If you want to make the trade-off between bad sound and quiet surfaces with whatever Heavy Vinyl pressing might be available, well, that's certainly your prerogative, but we can't imagine losing what's good about this music -- the size, the energy, the presence, the clarity, the weight -- just to hear it with less background noise.
A Must Own Rock Record
We consider this album the band's one and only Masterpiece. It's a Demo Disc quality recording that should be part of any serious rock collection.
Others that belong in that category can be found here.
Side One
- One Of These Days
- Here They Come
- I'd Love To Change The World
- Over The Hill
- Baby Won't You Let Me Rock 'N Roll You
Side Two
- Once There Was A Time
- Let The Sky Fall
- Hard Monkeys
- I've Been There Too
- Uncle Jam
AMG Review
A Space in Time was Ten Years After's best-selling album. This was due primarily to the strength of "I'd Love to Change the World," the band's only hit single, and one of the most ubiquitous AM and FM radio cuts of the summer of 1971. TYA's first album for Columbia, A Space in Time has more of a pop-oriented feel than any of their previous releases had. The individual cuts are shorter, and Alvin Lee displays a broader instrumental palette than before. In fact, six of the disc's ten songs are built around acoustic guitar riffs. However, there are still a couple of barn-burning jams.

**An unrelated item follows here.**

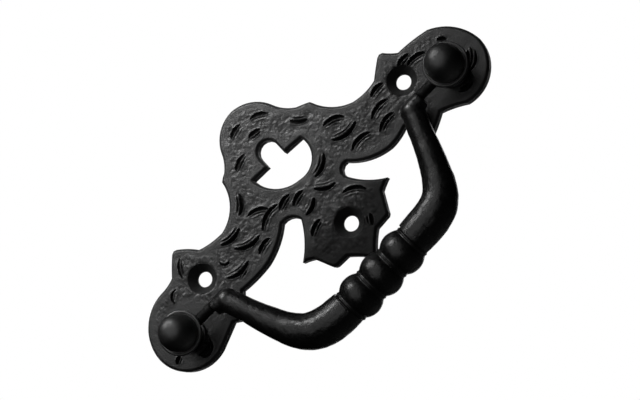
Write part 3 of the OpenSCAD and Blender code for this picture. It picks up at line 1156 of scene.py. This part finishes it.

The leadoff track, "One of These Days," is a particularly scorching workout, featuring extended harmonica and guitar solos. After the opener, however, the album settles back into a more relaxed mood than one would have expected from Ten Years After. Many of the cuts make effective use of dynamic shifts, and the guitar solos are generally more understated than on previous outings. The production on A Space in Time is crisp and clean, a sound quite different from the denseness of its predecessors. Though not as consistent as Cricklewood Green, A Space in Time has its share of sparkling moments.